--- START OF DATA PROVIDED ---
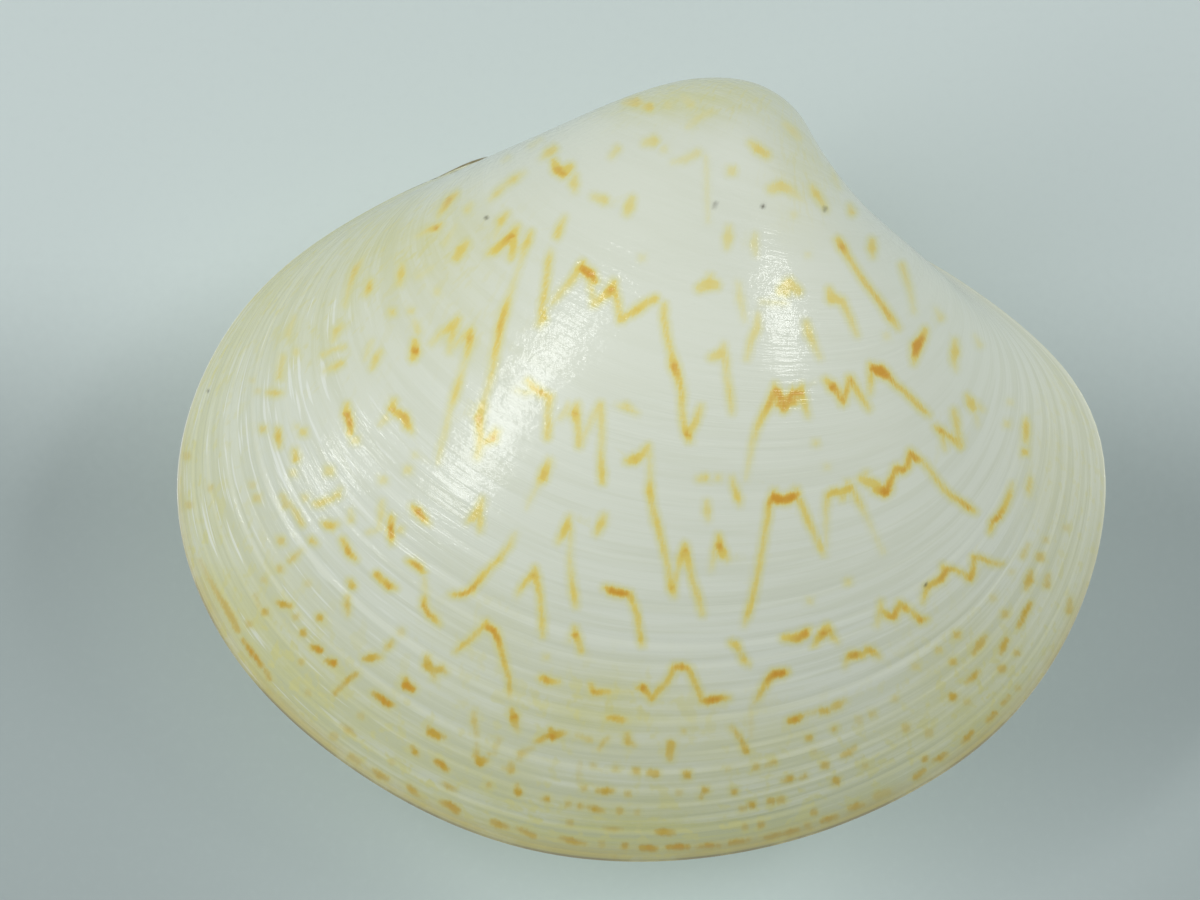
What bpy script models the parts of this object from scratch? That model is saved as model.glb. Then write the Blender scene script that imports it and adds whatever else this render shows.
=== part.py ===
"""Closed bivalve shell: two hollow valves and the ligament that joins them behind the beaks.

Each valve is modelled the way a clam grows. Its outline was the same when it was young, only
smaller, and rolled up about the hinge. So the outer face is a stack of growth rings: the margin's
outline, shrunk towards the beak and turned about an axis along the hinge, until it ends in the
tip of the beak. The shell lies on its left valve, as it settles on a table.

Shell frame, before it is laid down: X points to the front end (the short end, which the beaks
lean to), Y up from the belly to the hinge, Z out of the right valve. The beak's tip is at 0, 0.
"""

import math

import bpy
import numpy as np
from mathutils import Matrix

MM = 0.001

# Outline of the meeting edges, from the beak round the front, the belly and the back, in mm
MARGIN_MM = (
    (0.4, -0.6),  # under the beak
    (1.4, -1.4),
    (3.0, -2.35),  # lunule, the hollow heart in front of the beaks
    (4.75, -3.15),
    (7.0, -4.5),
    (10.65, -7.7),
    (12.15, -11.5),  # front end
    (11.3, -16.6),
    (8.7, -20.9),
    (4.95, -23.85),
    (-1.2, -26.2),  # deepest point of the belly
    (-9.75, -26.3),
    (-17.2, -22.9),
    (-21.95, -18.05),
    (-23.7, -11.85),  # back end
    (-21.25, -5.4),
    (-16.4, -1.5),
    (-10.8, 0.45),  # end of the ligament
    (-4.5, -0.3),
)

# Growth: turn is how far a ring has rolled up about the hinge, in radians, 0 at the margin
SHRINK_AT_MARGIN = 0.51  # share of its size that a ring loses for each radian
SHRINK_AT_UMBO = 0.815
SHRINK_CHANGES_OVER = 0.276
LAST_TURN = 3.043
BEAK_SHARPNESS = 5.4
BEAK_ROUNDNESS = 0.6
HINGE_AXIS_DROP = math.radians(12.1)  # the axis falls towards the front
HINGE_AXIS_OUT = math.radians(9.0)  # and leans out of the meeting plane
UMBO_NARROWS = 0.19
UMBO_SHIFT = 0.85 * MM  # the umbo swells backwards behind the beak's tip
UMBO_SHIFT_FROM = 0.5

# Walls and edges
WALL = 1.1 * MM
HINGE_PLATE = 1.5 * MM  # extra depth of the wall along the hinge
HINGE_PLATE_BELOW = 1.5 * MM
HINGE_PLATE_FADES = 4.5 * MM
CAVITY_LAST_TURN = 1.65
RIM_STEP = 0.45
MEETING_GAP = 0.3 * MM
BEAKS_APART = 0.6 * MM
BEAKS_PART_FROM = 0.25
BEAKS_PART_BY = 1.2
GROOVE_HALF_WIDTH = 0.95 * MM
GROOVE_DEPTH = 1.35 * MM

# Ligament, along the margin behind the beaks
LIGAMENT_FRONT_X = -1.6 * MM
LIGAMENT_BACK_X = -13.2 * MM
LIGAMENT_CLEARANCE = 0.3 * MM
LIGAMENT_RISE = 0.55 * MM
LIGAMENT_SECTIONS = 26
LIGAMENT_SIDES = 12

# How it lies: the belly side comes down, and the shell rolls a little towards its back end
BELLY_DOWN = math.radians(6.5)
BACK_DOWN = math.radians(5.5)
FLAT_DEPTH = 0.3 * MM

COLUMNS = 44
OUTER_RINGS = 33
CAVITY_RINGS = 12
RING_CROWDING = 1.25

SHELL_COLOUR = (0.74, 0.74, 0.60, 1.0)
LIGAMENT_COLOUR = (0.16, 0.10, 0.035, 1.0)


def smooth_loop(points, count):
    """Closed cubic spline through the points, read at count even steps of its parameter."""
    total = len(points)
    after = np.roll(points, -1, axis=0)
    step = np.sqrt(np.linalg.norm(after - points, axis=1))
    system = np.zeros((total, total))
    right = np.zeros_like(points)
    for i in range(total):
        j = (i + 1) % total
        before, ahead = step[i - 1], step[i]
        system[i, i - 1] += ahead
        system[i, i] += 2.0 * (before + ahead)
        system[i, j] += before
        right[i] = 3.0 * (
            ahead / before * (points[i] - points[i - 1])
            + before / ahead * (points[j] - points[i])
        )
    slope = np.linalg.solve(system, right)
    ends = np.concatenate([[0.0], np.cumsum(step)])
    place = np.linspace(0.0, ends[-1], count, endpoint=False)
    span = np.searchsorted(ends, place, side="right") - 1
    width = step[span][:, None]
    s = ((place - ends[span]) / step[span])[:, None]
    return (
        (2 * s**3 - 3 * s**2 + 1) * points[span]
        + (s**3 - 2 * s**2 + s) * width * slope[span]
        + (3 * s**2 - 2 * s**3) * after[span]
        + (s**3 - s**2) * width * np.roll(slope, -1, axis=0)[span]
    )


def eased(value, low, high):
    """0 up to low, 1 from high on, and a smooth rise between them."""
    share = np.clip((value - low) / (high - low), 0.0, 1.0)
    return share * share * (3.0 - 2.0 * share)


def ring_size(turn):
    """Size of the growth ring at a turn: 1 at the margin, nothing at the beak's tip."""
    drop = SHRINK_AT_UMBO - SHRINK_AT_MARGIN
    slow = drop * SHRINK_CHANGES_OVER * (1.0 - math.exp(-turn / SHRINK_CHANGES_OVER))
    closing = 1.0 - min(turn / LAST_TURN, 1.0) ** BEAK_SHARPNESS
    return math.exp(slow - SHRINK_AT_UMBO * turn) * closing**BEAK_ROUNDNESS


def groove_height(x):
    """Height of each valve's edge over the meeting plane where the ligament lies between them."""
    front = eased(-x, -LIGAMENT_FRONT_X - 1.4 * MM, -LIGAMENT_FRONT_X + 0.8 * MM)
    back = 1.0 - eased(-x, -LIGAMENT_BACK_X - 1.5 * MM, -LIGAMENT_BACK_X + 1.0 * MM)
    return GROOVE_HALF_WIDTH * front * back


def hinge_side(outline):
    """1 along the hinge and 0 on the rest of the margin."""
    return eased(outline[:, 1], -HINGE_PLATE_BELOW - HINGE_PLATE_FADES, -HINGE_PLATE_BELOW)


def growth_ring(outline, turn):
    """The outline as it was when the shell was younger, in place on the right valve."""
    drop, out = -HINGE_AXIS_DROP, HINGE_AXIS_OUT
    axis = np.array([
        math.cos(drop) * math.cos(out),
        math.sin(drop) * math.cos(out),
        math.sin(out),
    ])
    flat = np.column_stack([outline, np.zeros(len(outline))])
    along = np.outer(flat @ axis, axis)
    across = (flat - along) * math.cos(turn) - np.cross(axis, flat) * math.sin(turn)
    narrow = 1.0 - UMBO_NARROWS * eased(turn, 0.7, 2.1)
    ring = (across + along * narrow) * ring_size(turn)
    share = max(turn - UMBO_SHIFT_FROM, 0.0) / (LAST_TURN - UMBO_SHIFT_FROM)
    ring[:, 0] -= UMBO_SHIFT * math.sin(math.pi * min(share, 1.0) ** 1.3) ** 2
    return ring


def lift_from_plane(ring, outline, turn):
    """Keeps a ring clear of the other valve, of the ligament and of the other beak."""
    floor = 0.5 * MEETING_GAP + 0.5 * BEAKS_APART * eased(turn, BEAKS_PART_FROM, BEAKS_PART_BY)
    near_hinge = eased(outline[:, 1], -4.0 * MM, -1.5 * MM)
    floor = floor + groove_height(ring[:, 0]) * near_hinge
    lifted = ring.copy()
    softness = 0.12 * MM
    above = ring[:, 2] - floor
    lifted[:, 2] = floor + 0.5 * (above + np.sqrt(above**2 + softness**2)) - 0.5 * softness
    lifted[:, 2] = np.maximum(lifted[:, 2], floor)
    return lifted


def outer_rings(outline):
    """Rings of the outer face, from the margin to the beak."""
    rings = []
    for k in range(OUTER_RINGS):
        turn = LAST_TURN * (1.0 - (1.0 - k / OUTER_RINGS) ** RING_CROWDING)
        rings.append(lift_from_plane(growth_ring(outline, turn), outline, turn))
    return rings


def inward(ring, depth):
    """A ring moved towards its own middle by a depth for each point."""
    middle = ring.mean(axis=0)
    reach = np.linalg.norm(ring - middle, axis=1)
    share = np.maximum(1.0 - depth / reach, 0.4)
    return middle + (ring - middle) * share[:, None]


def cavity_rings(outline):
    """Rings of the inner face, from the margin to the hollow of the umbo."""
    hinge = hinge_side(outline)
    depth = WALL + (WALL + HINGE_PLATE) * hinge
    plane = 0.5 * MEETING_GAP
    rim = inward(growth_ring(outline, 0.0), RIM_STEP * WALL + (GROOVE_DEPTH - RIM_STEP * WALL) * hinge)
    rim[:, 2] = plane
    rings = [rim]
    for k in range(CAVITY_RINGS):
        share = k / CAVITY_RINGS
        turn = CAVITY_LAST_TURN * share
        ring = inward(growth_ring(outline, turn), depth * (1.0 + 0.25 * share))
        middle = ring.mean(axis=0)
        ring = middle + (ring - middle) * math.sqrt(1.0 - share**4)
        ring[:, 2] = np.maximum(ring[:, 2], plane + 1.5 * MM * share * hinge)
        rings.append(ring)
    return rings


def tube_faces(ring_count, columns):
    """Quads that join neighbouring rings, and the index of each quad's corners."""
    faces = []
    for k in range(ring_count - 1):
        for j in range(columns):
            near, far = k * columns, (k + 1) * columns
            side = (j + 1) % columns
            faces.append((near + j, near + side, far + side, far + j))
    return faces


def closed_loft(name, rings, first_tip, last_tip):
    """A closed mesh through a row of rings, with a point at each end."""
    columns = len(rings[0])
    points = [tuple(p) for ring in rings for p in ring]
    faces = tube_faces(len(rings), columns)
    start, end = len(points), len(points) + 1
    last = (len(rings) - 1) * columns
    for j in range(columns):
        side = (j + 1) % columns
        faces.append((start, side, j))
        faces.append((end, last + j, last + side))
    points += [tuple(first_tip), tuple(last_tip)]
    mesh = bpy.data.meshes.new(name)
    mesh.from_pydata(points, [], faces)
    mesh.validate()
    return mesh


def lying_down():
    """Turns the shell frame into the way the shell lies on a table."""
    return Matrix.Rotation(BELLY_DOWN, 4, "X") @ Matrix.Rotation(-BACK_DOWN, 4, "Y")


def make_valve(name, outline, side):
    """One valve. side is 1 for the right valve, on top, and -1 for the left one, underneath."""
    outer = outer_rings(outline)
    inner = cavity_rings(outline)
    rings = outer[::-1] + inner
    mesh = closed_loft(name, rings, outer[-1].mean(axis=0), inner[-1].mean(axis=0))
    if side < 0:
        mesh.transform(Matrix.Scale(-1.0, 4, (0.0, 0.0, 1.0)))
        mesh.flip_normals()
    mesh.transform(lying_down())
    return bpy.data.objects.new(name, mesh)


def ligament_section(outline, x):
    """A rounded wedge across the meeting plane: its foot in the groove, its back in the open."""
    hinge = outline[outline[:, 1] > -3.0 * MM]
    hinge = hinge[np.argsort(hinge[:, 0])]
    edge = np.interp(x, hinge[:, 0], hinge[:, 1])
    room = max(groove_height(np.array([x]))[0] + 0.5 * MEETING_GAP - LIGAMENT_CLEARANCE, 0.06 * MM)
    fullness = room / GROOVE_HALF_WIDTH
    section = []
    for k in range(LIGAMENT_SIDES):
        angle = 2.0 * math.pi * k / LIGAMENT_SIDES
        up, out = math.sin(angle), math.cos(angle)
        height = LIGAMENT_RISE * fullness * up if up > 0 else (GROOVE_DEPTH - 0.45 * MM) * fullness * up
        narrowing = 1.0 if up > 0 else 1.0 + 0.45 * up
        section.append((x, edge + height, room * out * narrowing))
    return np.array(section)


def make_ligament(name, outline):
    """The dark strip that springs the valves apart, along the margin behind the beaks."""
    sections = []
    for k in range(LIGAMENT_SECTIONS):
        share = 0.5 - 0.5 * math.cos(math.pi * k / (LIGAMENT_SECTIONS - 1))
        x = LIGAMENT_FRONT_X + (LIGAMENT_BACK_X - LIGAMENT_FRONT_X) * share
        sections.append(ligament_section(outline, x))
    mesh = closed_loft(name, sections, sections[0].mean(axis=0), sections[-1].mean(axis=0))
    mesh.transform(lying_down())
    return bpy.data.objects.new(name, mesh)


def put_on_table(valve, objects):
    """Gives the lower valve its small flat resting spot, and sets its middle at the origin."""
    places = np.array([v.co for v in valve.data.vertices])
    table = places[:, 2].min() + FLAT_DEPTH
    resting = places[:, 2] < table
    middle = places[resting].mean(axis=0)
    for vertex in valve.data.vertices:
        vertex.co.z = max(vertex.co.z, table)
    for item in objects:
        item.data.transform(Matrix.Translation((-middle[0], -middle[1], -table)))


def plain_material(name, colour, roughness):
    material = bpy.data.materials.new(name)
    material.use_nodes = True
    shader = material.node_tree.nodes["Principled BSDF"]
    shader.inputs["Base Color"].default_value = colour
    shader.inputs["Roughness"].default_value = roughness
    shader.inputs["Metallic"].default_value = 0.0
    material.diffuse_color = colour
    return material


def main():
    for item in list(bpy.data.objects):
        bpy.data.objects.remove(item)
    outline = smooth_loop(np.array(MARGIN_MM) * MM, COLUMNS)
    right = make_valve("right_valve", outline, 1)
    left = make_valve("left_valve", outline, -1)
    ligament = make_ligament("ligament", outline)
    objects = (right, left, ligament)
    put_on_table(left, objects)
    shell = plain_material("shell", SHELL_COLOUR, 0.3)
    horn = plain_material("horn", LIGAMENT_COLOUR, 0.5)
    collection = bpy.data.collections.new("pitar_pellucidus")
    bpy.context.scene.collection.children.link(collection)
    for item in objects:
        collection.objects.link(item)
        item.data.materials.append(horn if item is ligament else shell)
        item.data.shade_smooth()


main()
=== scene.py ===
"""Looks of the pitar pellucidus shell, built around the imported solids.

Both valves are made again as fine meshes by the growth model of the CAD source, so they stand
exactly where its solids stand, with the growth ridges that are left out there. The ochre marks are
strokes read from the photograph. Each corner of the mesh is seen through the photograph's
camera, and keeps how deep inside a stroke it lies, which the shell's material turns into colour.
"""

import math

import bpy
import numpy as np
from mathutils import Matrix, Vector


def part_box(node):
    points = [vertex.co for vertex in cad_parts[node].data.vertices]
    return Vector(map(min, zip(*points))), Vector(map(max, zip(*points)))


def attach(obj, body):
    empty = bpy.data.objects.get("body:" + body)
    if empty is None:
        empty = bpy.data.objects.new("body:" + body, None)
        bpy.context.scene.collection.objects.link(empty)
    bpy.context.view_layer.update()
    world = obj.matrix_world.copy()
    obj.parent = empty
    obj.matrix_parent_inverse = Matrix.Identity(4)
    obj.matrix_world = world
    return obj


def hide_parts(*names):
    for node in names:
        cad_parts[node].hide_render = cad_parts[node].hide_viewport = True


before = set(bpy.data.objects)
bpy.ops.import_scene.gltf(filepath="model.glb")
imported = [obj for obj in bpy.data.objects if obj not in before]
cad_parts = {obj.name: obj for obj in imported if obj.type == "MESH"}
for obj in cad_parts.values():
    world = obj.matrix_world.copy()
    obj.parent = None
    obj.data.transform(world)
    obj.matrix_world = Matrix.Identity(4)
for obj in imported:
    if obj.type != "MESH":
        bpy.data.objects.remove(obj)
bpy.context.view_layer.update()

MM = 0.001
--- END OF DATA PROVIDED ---
**EXERCISE BRIEF**. Using the data above, repeat exactly the lines that begin at the line with "objects = (right, left, ligament)" and end at the line with "zip(*points))), Vector(map(max, zip(*points)))", both ends included.

**TASK SOLUTION**.
    objects = (right, left, ligament)
    put_on_table(left, objects)
    shell = plain_material("shell", SHELL_COLOUR, 0.3)
    horn = plain_material("horn", LIGAMENT_COLOUR, 0.5)
    collection = bpy.data.collections.new("pitar_pellucidus")
    bpy.context.scene.collection.children.link(collection)
    for item in objects:
        collection.objects.link(item)
        item.data.materials.append(horn if item is ligament else shell)
        item.data.shade_smooth()


main()
=== scene.py ===
"""Looks of the pitar pellucidus shell, built around the imported solids.

Both valves are made again as fine meshes by the growth model of the CAD source, so they stand
exactly where its solids stand, with the growth ridges that are left out there. The ochre marks are
strokes read from the photograph. Each corner of the mesh is seen through the photograph's
camera, and keeps how deep inside a stroke it lies, which the shell's material turns into colour.
"""

import math

import bpy
import numpy as np
from mathutils import Matrix, Vector


def part_box(node):
    points = [vertex.co for vertex in cad_parts[node].data.vertices]
    return Vector(map(min, zip(*points))), Vector(map(max, zip(*points)))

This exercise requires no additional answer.